2006-01-31 Thread Jens Theisen
Jay wrote:

> You can do both, but why? *Especially* in a language like C++, where
> thanks to pointers and casting, there really isn't any type safety
> anyway. How much time in your C/C++ code is spent casting and trying to
> trick the compiler into doing something that it thinks you shouldn't be
> doing?

Not much frankly. Though I have no doubt that there is a lot of code that  
does, but more so in older C++ code.

> How does type safety tell you anything about the current usage of your
> program?

Quite a bit; of course, it's doesn't cover everything and clearly testing  
the semantics is still needed, but a lot of what code is used in what way  
is described by the type system. And I admit that I'm used to use the type  
system as documentation of what's going on.

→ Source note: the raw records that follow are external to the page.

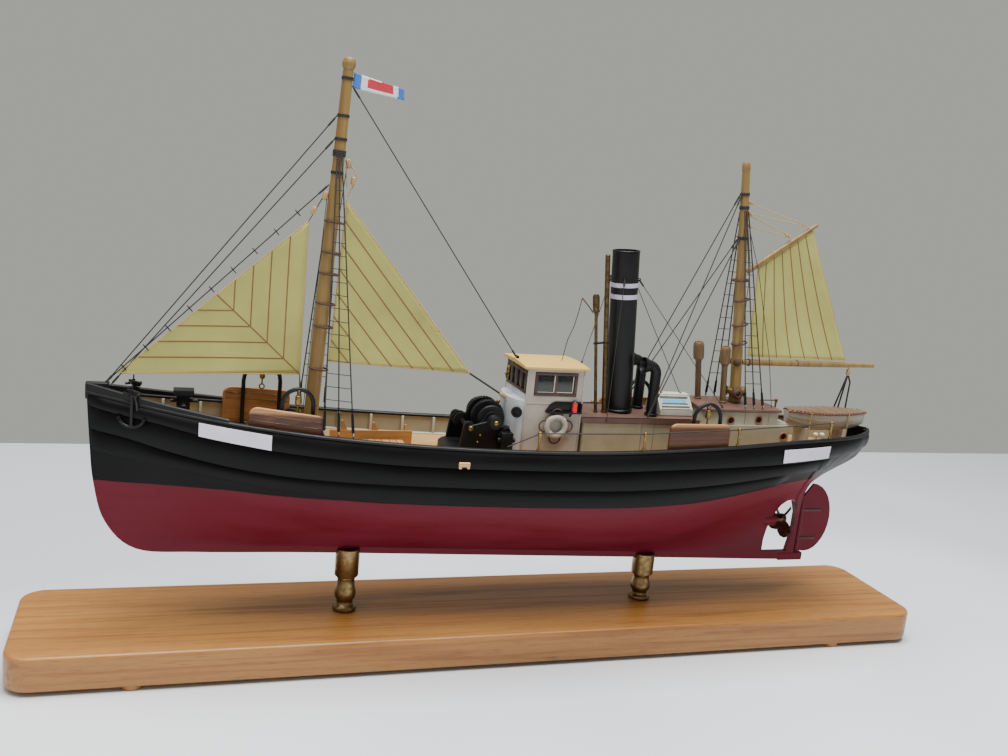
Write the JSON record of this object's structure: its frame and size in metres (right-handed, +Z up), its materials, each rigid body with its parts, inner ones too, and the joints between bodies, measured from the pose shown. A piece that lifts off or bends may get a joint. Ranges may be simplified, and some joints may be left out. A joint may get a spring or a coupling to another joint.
{
  "type": "steam trawler display model",
  "caption": "Display model of a steam fishing trawler with masts, sails, trawl gear and deckhouses, held by two turned pedestals on an oak plinth.",
  "frame": {"origin": "on the table under the middle of the plinth, level with the undersides of its feet", "axes": "+X along the plinth towards the ship's stern, -Y to the port side, +Z up"},
  "size_m": [0.6124, 0.0962, 0.3671],
  "materials": {
    "oak": "satin",
    "pedestal_brass": "polished",
    "hull_paint": "satin",
    "propeller_brass": "satin",
    "deck_wood": "matte",
    "black_paint": "satin",
    "spar_wood": "satin",
    "sailcloth": "matte",
    "flag_cloth": "matte",
    "door_wood": "satin",
    "grey_paint": "satin",
    "roof_wood": "satin",
    "window_wood": "satin",
    "white_paint": "satin",
    "beige_paint": "satin",
    "brown_paint": "satin",
    "boat_cover": "matte",
    "fitting_brass": "satin",
    "cord": "matte"
  },
  "bodies": {
    "ship": {"after_house": "beige_paint", "anchor_port": "black_paint", "anchor_starboard": "black_paint", "boom": "spar_wood", "bow_bitt": "black_paint", "bulwark": "black_paint", "cabin_roof": "brown_paint", "casing_roof": "brown_paint", "cowl_port": "black_paint", "cowl_starboard": "black_paint", "deck": "deck_wood", "engine_casing": "beige_paint", "flag": "flag_cloth", "fore_shrouds_port": "cord", "fore_shrouds_starboard": "cord", "foremast": "spar_wood", "forestay": "cord", "funnel": "black_paint", "gaff": "spar_wood", "gallows_aft_port": "black_paint", "gallows_aft_starboard": "black_paint", "gallows_fore_port": "black_paint", "gallows_fore_starboard": "black_paint", "hull": "hull_paint", "jib": "sailcloth", "life_rail_port": "fitting_brass", "life_rail_starboard": "fitting_brass", "life_ring_port": "white_paint", "life_ring_starboard": "white_paint", "lifeboat": "grey_paint", "lifeboat_cover": "boat_cover", "mizzen_mast": "spar_wood", "mizzen_sail": "sailcloth", "mizzen_shrouds_port": "cord", "mizzen_shrouds_starboard": "cord", "pedestal_aft": "pedestal_brass", "pedestal_fore": "pedestal_brass", "plinth": "oak", "pound_board": "door_wood", "sidelight_port": "black_paint", "sidelight_starboard": "black_paint", "skylight": "white_paint", "steam_pipes": "fitting_brass", "stern_frame": "hull_paint", "trawl_door_aft_port": "door_wood", "trawl_door_aft_starboard": "door_wood", "trawl_door_fore_port": "door_wood", "trawl_door_fore_starboard": "door_wood", "trysail": "sailcloth", "vent_aft": "spar_wood", "vent_fore": "spar_wood", "wheelhouse": "grey_paint", "wheelhouse_roof": "roof_wood", "winch_drum": "black_paint", "winch_frame": "black_paint", "window_front": "window_wood", "window_port": "window_wood", "window_starboard": "window_wood"},
    "rudder_body": {"rudder": "hull_paint"},
    "propeller_body": {"propeller": "propeller_brass"}
  },
  "joints": [
    {"name": "rudder_hinge", "type": "hinge", "parent": "ship", "child": "rudder_body", "pos_m": [0.2276, 0, 0.08], "axis": [0, 0, 1], "range_deg": [-35, 35]},
    {"name": "propeller_shaft", "type": "hinge", "parent": "ship", "child": "propeller_body", "pos_m": [0.21, 0, 0.0816], "axis": [1, 0, 0], "continuous": true}
  ]
}
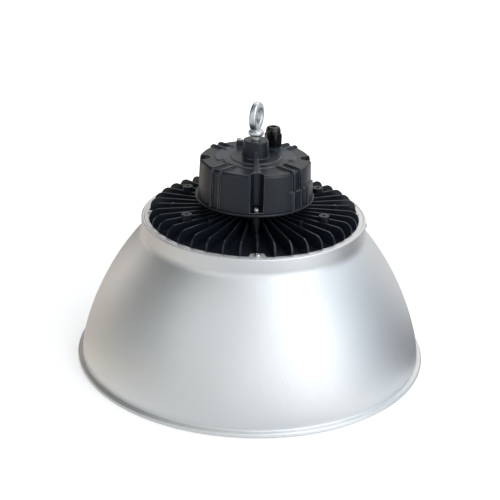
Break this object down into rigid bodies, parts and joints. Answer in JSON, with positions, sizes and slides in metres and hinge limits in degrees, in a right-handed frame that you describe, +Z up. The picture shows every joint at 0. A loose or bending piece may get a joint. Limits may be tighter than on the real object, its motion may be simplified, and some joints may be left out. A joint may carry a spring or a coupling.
{
  "type": "high bay light",
  "caption": "Hanging high bay light: finned heatsink with a drum-shaped driver housing, eye bolt and cable gland above a wide bell reflector.",
  "frame": {"origin": "centre of the reflector's rim, in the plane of its underside", "axes": "+Z up along the light's axis to the eye bolt, -Y towards the front, +X to the right seen from the front"},
  "size_m": [0.45, 0.4499, 0.3373],
  "materials": {
    "spun_aluminium": "satin",
    "black_casting": "satin",
    "zinc_plate": "satin",
    "stainless": "satin",
    "black_steel": "satin",
    "black_nylon": "gloss",
    "black_rubber": "matte",
    "grey_silicone": "matte",
    "clear_plate": "gloss",
    "white_board": "satin",
    "phosphor": "matte",
    "green_board": "satin",
    "ferrite": "matte",
    "yellow_tape": "gloss",
    "can_sleeve": "gloss",
    "copper_wire": "gloss",
    "film_case": "satin",
    "terminal_green": "satin",
    "white_plastic": "satin",
    "lead_sheath": "matte"
  },
  "bodies": {
    "root": {"reflector": "spun_aluminium", "reflector_screws": "stainless", "reflector_side_screw": "black_steel", "heatsink": "black_casting", "thermal_pad": "grey_silicone", "led_board": "white_board", "led_board_screws": "stainless", "led_packages": "phosphor", "led_connector": "white_plastic", "lens_gasket": "grey_silicone", "lens_plate": "clear_plate", "lens_ring": "black_casting", "lens_ring_screws": "stainless", "driver_base_cover": "black_casting", "housing_seal": "black_rubber", "driver_housing": "black_casting", "housing_screws": "stainless", "housing_washers": "stainless", "earth_screw": "stainless", "eye_bolt": "zinc_plate", "eye_bolt_washer": "zinc_plate", "eye_bolt_nut": "zinc_plate", "gland_body": "black_nylon", "gland_cap": "black_nylon", "gland_seal": "black_rubber", "gland_gasket": "black_rubber", "gland_locknut": "black_nylon", "driver_board": "green_board", "driver_board_screws": "stainless", "transformer_core": "ferrite", "transformer_winding": "yellow_tape", "smoothing_capacitors": "can_sleeve", "output_choke": "copper_wire", "film_capacitor": "film_case", "input_terminal": "terminal_green", "output_lead": "lead_sheath", "lead_grommet": "black_rubber"}
  },
  "joints": []
}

> And unit tests *might* not tell about the current usage, but
> integration tests certainly do.

Of course tests will cover a lot what static typing does and more. I'm  
just claiming that they can support each other.

> I don't think I've ever seen anyone advocating calling a function like
> getattr(obj "foo" + "bar")(). You can do some very powerful things with
> getattr, thanks to Python's dynamic nature, but I don't think anyone is
> recommending calling a function like that.

A lot of people got me wrong on that, please see Paul's postings. I really  
didn't mean that literally.

> And is that fear based simply on "feeling", or on actual experience.

The former, that's why I did start this branch of the thread, though I'm  
already regretting it.

> Because in all of my own industry experience, it's been MUCH easier to
> jump into someone else's Python code than someone else's C++ code (and
> at my last job, I had to do a lot of both). I find Python to be much
> more self-documenting, because there's not so much scaffolding all over
> the place obfuscating the true intention of the code.

That really depends on who's code you're looking at, as in any language. I  
can believe there are more C++ obfuscaters out there than ones for Python.

I usually have little problems jumping into C++ code of other people but  
the principle reason for that will be that the people I'm working with  
have a very clean and expressive coding style.

> You need to look at doctest:
> http://docs.python.org/lib/module-doctest.html
> With doctest, tests are EXACTLY where the code is. I've used doctest
> with incredibly successful results, in industry.

That's indeed a good point for Python.

> Reference counting by itself is not necessarily sufficient (because of
> circular references). That's why even Python, with its reference
> counting based system, has additional capabilities for finding circular
> references.

Whenever I encountered the need for circular references it was because an  
object, that was in some sense owned by another, needed a pointer back to  
it's owner. That solved easily with non-owning C-style pointers or weak  
pointers.

If you have an example where this is not sufficient, I'd be *very* keen on  
hearing it (it may be easy, I don't know).

> I believe that Alex's official job title at Google is "Uber Technical
> Lead". I'm sure I'll quickly be corrected if that's wrong, but trust me
> (and everyone else who's spent significant time reading c.l.p.) that
> Alex Martelli knows what he's talking about.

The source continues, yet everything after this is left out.